──────── PROVIDED MATERIAL

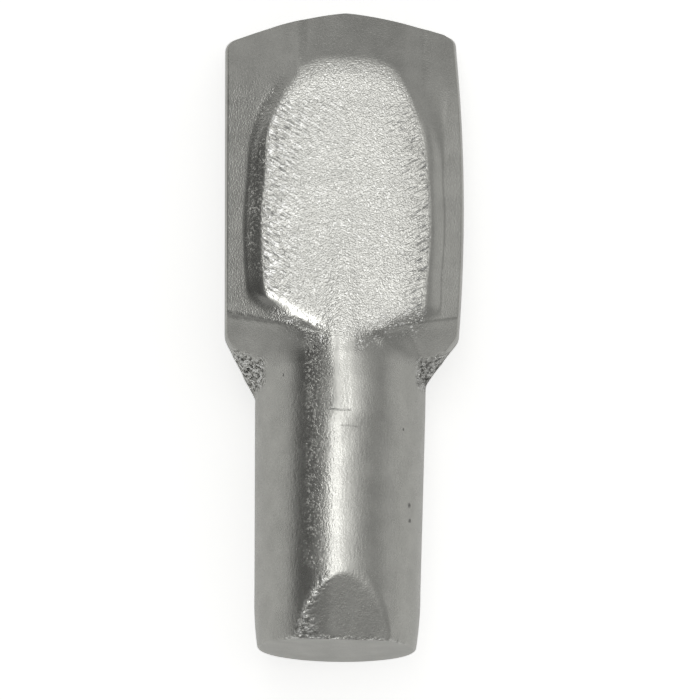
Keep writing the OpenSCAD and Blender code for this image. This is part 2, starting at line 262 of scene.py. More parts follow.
def flank(across, along):
    """How far the forging has climbed from the wire to the rim, 0 to 1."""
    out = np.abs(across) - NECK_R
    foot = flare_at(across) + np.maximum(0, out) / flare_slope(across)
    torn = ease((along - foot) / np.maximum(LEAST_TEAR, tear_top(across) - foot))
    seat = ease((along - TONGUE_AT - SEAT_AHEAD) / SEAT_LENGTH + 1)
    return mix(seat, torn, ease((out + GROOVE_FILL) / GROOVE_SIDE))


def bulge(across, edge, depth):
    t = np.clip((np.abs(across) - edge + depth) / depth, 0, 1)
    return np.sqrt(1 - t * t)


print(f"the tears end at {tear_top(-2.6):.2f} mm on the left and {tear_top(2.6):.2f} mm on the right")

# %% [markdown]
# The tongue filled an oval hollow of the die: parallel sides, pinched a little towards the
# neck, and a rounded far end. Its edge is a line of equal share, and share divided by its
# steepness gives a distance from that line in millimetres. A fuller widens its left edge.

# %% Oval of the tongue
TONGUE_SHIFT, TONGUE_PINCH = 0.05, 0.18
TONGUE_WIDEST, TONGUE_ARCH, TONGUE_BLUNT = 6.4, 5.5, 0.82
LEFT_FULLER, FULLER_FROM, FULLER_TO, LEAST_STEEP = 0.25, 13.4, 17.4, 0.1


def oval_place(along):
    return np.clip((along - TOP_LENGTH + TONGUE_WIDEST) / TONGUE_ARCH, 0, TONGUE_BLUNT)


def oval_half(along):
    oval_at = TOP_LENGTH - TONGUE_WIDEST
    return TONGUE_HALF - TONGUE_PINCH * ease((oval_at - along) / (oval_at - TONGUE_AT))


def oval_share(across, along):
    fuller_at = np.clip((along - FULLER_FROM) / (FULLER_TO - FULLER_FROM), 0, 1)
    fuller = LEFT_FULLER * np.sin(math.pi * fuller_at) ** 2
    half, s = oval_half(along) + by_side(across, fuller, 0), oval_place(along)
    a = np.abs(across - TONGUE_SHIFT) / half
    return np.hypot(a, s), np.hypot(a / half, s / TONGUE_ARCH)


def oval_distance(across, along):
    share, steepness = oval_share(across, along)
    return (share - 1) * share / np.maximum(LEAST_STEEP, steepness)


print(f"a point 3 mm left of the axis is {float(oval_distance(-3.0, 12.0)):.2f} mm outside the tongue")

# %% [markdown]
# Towards the neck the tongue opens as a V, one arm at 30 degrees and the other at 20. Its
# left wall is short and straight, as the die cut it. Its right wall is long and soft,
# because the metal did not fill the die there.

# %% V and walls of the tongue
FUNNEL_SKEW, FUNNEL_LEFT, FUNNEL_RIGHT = 0.18, 30.0, 20.0
TONGUE_WALL, WALL_ROUND, WALL_LINE, FUNNEL_WALL = 0.5, 0.15, 2.88, 0.46


def funnel_slope(across):
    return by_side(across, tan(FUNNEL_LEFT), tan(FUNNEL_RIGHT))


def funnel_distance(across, along):
    arms = TONGUE_AT + FUNNEL_SKEW * ease(across + 0.5) + np.abs(across) * funnel_slope(across)
    return (arms - along) * math.cos(math.radians(FUNNEL_LEFT))


def wall_share(across, along):
    """1 on top of the tongue, 0 at the foot of its walls."""
    beside = oval_distance(across, along)
    edge = TONGUE_SHIFT + oval_half(along) * np.sqrt(1 - oval_place(along) ** 2)
    t = np.clip(beside / np.maximum(TONGUE_WALL, WALL_LINE - edge), 0, 1)
    straight = soft_min(1, soft_max(0, 1 - beside / TONGUE_WALL, WALL_ROUND), WALL_ROUND)
    sides = by_side(across, straight, 1 - t * t * (2 - t))
    return sides * (1 - ease(funnel_distance(across, along) / FUNNEL_WALL))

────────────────

▶ [REQUIREMENTS] Copy all of the data. Keep every word exactly as it is.

▶ [SOLUTION BELOW]
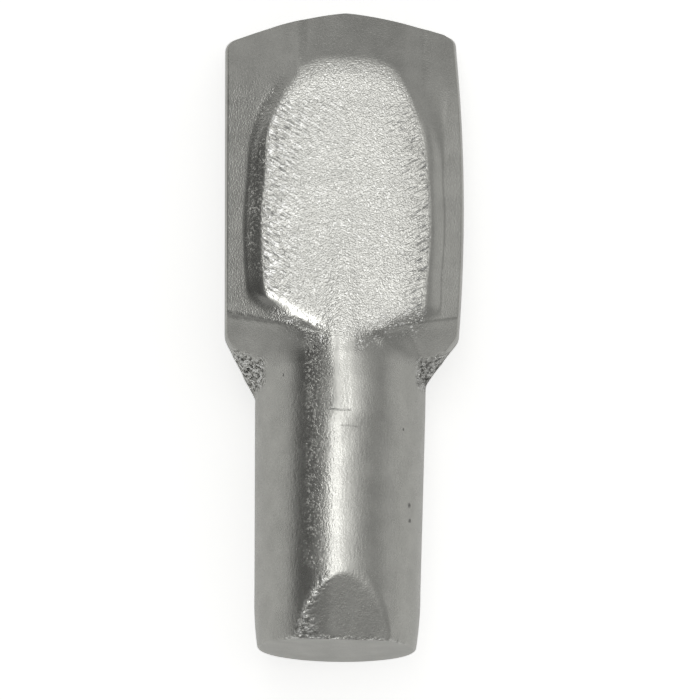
Keep writing the OpenSCAD and Blender code for this image. This is part 2, starting at line 262 of scene.py. More parts follow.
def flank(across, along):
    """How far the forging has climbed from the wire to the rim, 0 to 1."""
    out = np.abs(across) - NECK_R
    foot = flare_at(across) + np.maximum(0, out) / flare_slope(across)
    torn = ease((along - foot) / np.maximum(LEAST_TEAR, tear_top(across) - foot))
    seat = ease((along - TONGUE_AT - SEAT_AHEAD) / SEAT_LENGTH + 1)
    return mix(seat, torn, ease((out + GROOVE_FILL) / GROOVE_SIDE))


def bulge(across, edge, depth):
    t = np.clip((np.abs(across) - edge + depth) / depth, 0, 1)
    return np.sqrt(1 - t * t)


print(f"the tears end at {tear_top(-2.6):.2f} mm on the left and {tear_top(2.6):.2f} mm on the right")

# %% [markdown]
# The tongue filled an oval hollow of the die: parallel sides, pinched a little towards the
# neck, and a rounded far end. Its edge is a line of equal share, and share divided by its
# steepness gives a distance from that line in millimetres. A fuller widens its left edge.

# %% Oval of the tongue
TONGUE_SHIFT, TONGUE_PINCH = 0.05, 0.18
TONGUE_WIDEST, TONGUE_ARCH, TONGUE_BLUNT = 6.4, 5.5, 0.82
LEFT_FULLER, FULLER_FROM, FULLER_TO, LEAST_STEEP = 0.25, 13.4, 17.4, 0.1


def oval_place(along):
    return np.clip((along - TOP_LENGTH + TONGUE_WIDEST) / TONGUE_ARCH, 0, TONGUE_BLUNT)


def oval_half(along):
    oval_at = TOP_LENGTH - TONGUE_WIDEST
    return TONGUE_HALF - TONGUE_PINCH * ease((oval_at - along) / (oval_at - TONGUE_AT))


def oval_share(across, along):
    fuller_at = np.clip((along - FULLER_FROM) / (FULLER_TO - FULLER_FROM), 0, 1)
    fuller = LEFT_FULLER * np.sin(math.pi * fuller_at) ** 2
    half, s = oval_half(along) + by_side(across, fuller, 0), oval_place(along)
    a = np.abs(across - TONGUE_SHIFT) / half
    return np.hypot(a, s), np.hypot(a / half, s / TONGUE_ARCH)


def oval_distance(across, along):
    share, steepness = oval_share(across, along)
    return (share - 1) * share / np.maximum(LEAST_STEEP, steepness)


print(f"a point 3 mm left of the axis is {float(oval_distance(-3.0, 12.0)):.2f} mm outside the tongue")

# %% [markdown]
# Towards the neck the tongue opens as a V, one arm at 30 degrees and the other at 20. Its
# left wall is short and straight, as the die cut it. Its right wall is long and soft,
# because the metal did not fill the die there.

# %% V and walls of the tongue
FUNNEL_SKEW, FUNNEL_LEFT, FUNNEL_RIGHT = 0.18, 30.0, 20.0
TONGUE_WALL, WALL_ROUND, WALL_LINE, FUNNEL_WALL = 0.5, 0.15, 2.88, 0.46


def funnel_slope(across):
    return by_side(across, tan(FUNNEL_LEFT), tan(FUNNEL_RIGHT))


def funnel_distance(across, along):
    arms = TONGUE_AT + FUNNEL_SKEW * ease(across + 0.5) + np.abs(across) * funnel_slope(across)
    return (arms - along) * math.cos(math.radians(FUNNEL_LEFT))


def wall_share(across, along):
    """1 on top of the tongue, 0 at the foot of its walls."""
    beside = oval_distance(across, along)
    edge = TONGUE_SHIFT + oval_half(along) * np.sqrt(1 - oval_place(along) ** 2)
    t = np.clip(beside / np.maximum(TONGUE_WALL, WALL_LINE - edge), 0, 1)
    straight = soft_min(1, soft_max(0, 1 - beside / TONGUE_WALL, WALL_ROUND), WALL_ROUND)
    sides = by_side(across, straight, 1 - t * t * (2 - t))
    return sides * (1 - ease(funnel_distance(across, along) / FUNNEL_WALL))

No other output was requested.